**What you are asked to do**:
Reproduce each record exactly.
____ Working data
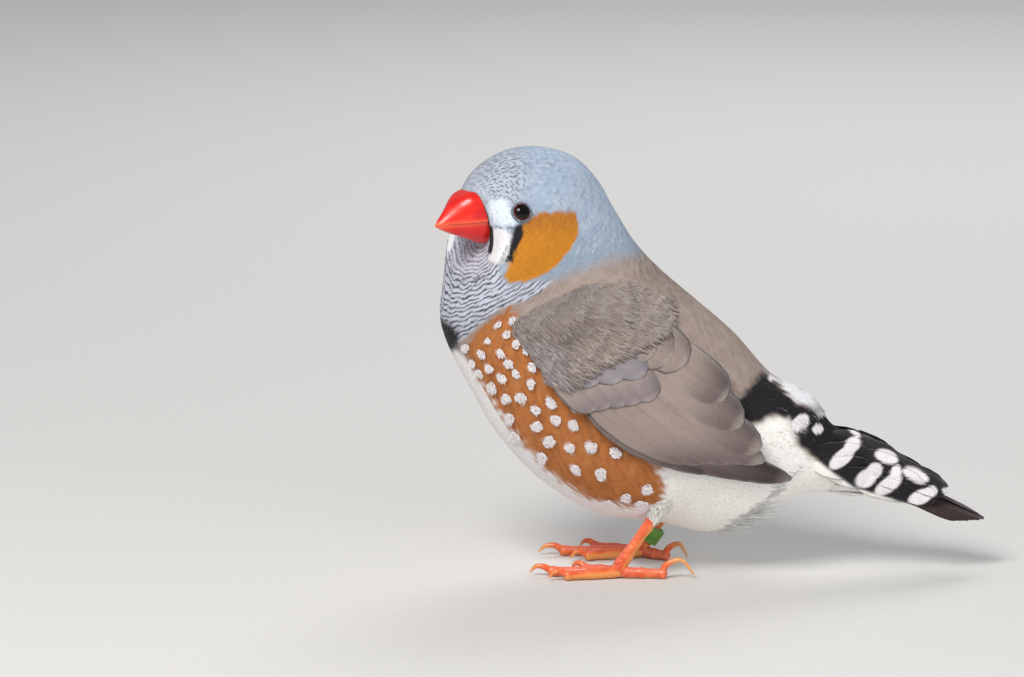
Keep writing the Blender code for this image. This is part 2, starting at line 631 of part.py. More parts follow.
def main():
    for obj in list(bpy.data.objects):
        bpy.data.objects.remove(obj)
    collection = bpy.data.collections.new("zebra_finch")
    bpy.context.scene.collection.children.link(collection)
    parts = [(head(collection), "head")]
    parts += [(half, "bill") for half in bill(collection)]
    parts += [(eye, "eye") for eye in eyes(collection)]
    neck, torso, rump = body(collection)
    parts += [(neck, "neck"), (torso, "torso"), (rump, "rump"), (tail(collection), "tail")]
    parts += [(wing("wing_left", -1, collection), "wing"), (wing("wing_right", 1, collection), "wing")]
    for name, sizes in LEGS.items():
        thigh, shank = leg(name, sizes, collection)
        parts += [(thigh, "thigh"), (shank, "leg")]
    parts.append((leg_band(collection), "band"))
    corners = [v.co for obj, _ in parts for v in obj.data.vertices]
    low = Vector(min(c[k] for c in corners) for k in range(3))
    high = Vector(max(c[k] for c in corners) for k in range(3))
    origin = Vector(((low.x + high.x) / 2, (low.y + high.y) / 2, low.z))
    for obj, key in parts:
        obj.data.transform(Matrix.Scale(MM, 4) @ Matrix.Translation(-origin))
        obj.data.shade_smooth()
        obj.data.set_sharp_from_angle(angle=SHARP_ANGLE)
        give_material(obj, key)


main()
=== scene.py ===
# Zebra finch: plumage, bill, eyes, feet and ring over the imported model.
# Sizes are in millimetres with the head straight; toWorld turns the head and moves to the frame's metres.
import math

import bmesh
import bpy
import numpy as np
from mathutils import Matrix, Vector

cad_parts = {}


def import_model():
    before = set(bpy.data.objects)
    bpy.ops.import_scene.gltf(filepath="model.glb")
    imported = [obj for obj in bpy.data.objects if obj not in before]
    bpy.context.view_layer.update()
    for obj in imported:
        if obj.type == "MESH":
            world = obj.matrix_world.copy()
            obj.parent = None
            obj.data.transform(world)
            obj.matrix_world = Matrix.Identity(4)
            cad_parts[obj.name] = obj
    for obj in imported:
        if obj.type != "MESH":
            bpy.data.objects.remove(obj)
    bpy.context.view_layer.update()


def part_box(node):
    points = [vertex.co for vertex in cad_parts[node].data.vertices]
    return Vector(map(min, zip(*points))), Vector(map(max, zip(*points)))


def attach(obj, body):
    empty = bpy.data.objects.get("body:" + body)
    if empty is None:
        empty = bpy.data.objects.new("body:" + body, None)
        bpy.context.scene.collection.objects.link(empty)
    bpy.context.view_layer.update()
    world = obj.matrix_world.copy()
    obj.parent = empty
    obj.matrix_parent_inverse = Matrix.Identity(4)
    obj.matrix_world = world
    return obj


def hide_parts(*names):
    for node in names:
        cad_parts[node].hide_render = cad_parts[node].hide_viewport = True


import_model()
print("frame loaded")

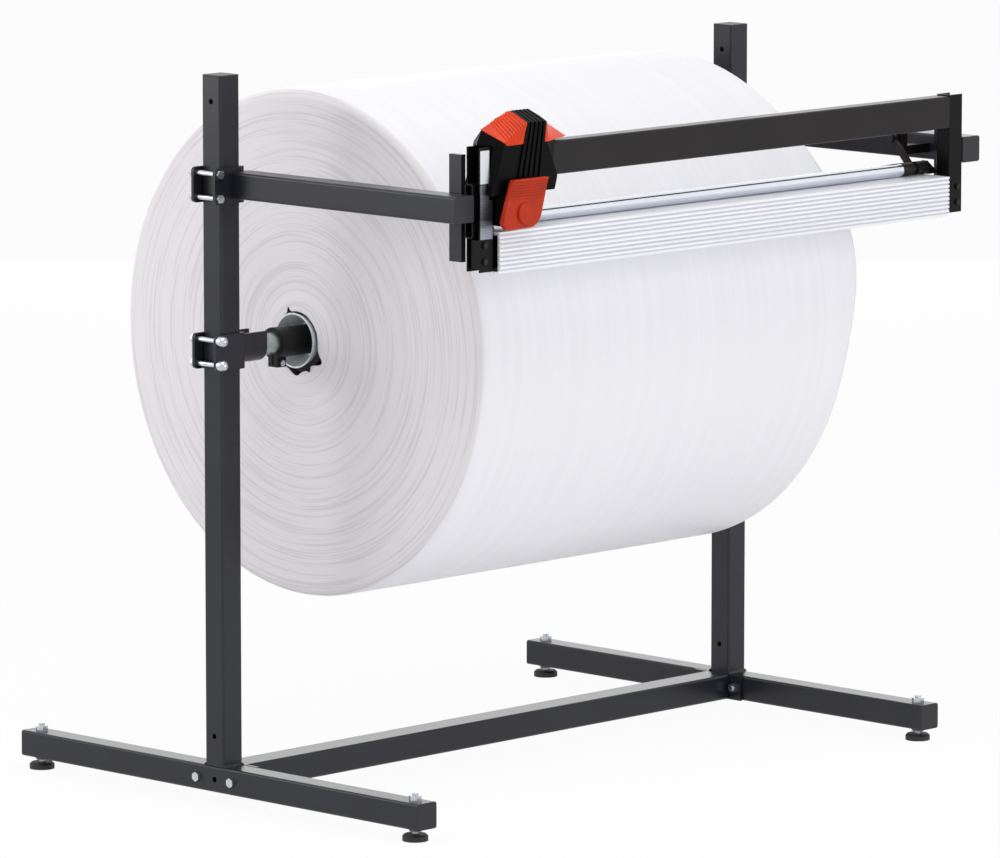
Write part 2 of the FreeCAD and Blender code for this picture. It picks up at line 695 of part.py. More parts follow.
________
**Solution to the problem**:
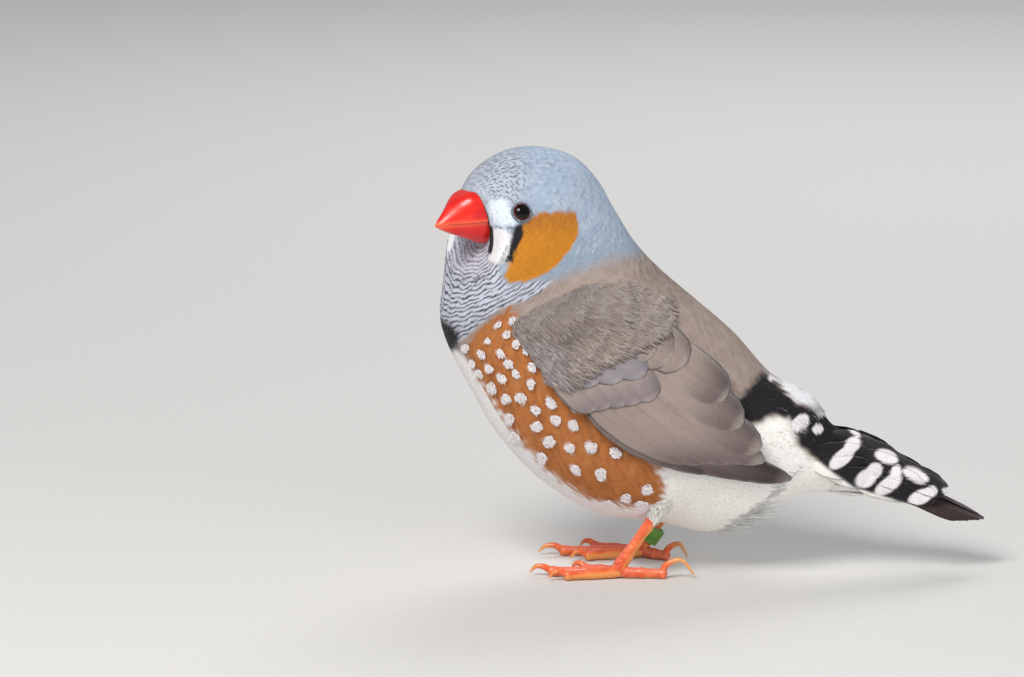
Keep writing the Blender code for this image. This is part 2, starting at line 631 of part.py. More parts follow.
def main():
    for obj in list(bpy.data.objects):
        bpy.data.objects.remove(obj)
    collection = bpy.data.collections.new("zebra_finch")
    bpy.context.scene.collection.children.link(collection)
    parts = [(head(collection), "head")]
    parts += [(half, "bill") for half in bill(collection)]
    parts += [(eye, "eye") for eye in eyes(collection)]
    neck, torso, rump = body(collection)
    parts += [(neck, "neck"), (torso, "torso"), (rump, "rump"), (tail(collection), "tail")]
    parts += [(wing("wing_left", -1, collection), "wing"), (wing("wing_right", 1, collection), "wing")]
    for name, sizes in LEGS.items():
        thigh, shank = leg(name, sizes, collection)
        parts += [(thigh, "thigh"), (shank, "leg")]
    parts.append((leg_band(collection), "band"))
    corners = [v.co for obj, _ in parts for v in obj.data.vertices]
    low = Vector(min(c[k] for c in corners) for k in range(3))
    high = Vector(max(c[k] for c in corners) for k in range(3))
    origin = Vector(((low.x + high.x) / 2, (low.y + high.y) / 2, low.z))
    for obj, key in parts:
        obj.data.transform(Matrix.Scale(MM, 4) @ Matrix.Translation(-origin))
        obj.data.shade_smooth()
        obj.data.set_sharp_from_angle(angle=SHARP_ANGLE)
        give_material(obj, key)


main()
=== scene.py ===
# Zebra finch: plumage, bill, eyes, feet and ring over the imported model.
# Sizes are in millimetres with the head straight; toWorld turns the head and moves to the frame's metres.
import math

import bmesh
import bpy
import numpy as np
from mathutils import Matrix, Vector

cad_parts = {}


def import_model():
    before = set(bpy.data.objects)
    bpy.ops.import_scene.gltf(filepath="model.glb")
    imported = [obj for obj in bpy.data.objects if obj not in before]
    bpy.context.view_layer.update()
    for obj in imported:
        if obj.type == "MESH":
            world = obj.matrix_world.copy()
            obj.parent = None
            obj.data.transform(world)
            obj.matrix_world = Matrix.Identity(4)
            cad_parts[obj.name] = obj
    for obj in imported:
        if obj.type != "MESH":
            bpy.data.objects.remove(obj)
    bpy.context.view_layer.update()


def part_box(node):
    points = [vertex.co for vertex in cad_parts[node].data.vertices]
    return Vector(map(min, zip(*points))), Vector(map(max, zip(*points)))


def attach(obj, body):
    empty = bpy.data.objects.get("body:" + body)
    if empty is None:
        empty = bpy.data.objects.new("body:" + body, None)
        bpy.context.scene.collection.objects.link(empty)
    bpy.context.view_layer.update()
    world = obj.matrix_world.copy()
    obj.parent = empty
    obj.matrix_parent_inverse = Matrix.Identity(4)
    obj.matrix_world = world
    return obj


def hide_parts(*names):
    for node in names:
        cad_parts[node].hide_render = cad_parts[node].hide_viewport = True


import_model()
print("frame loaded")

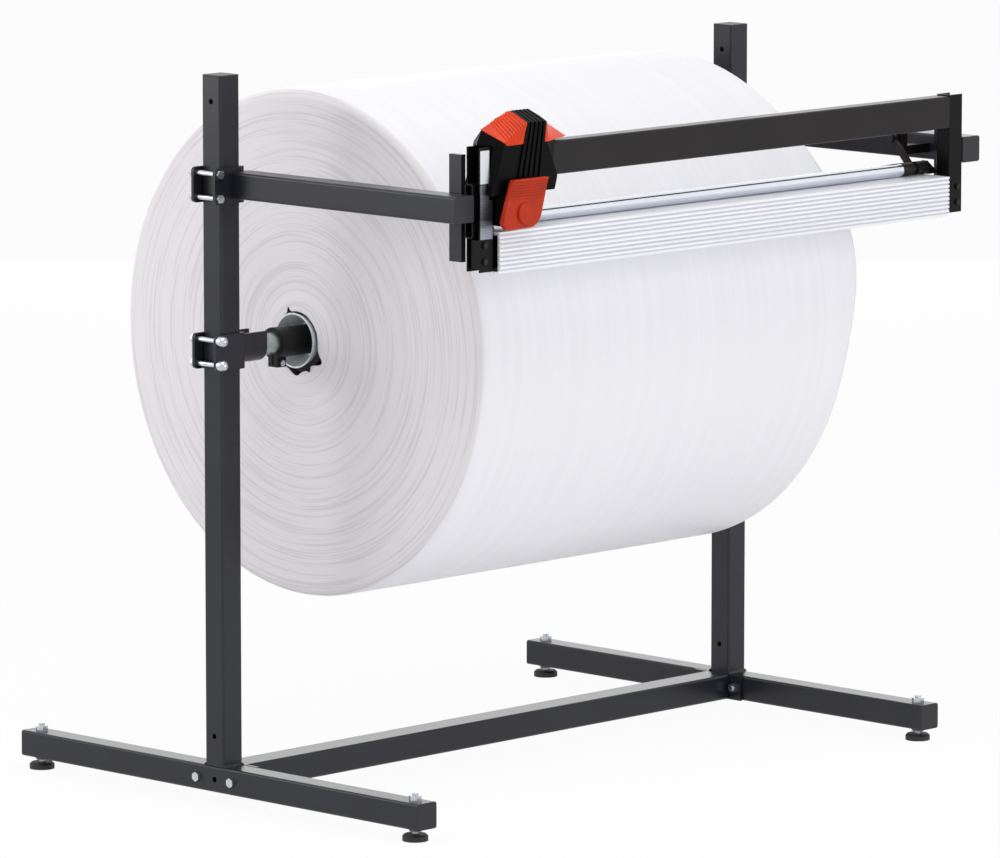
Write part 2 of the FreeCAD and Blender code for this picture. It picks up at line 695 of part.py. More parts follow.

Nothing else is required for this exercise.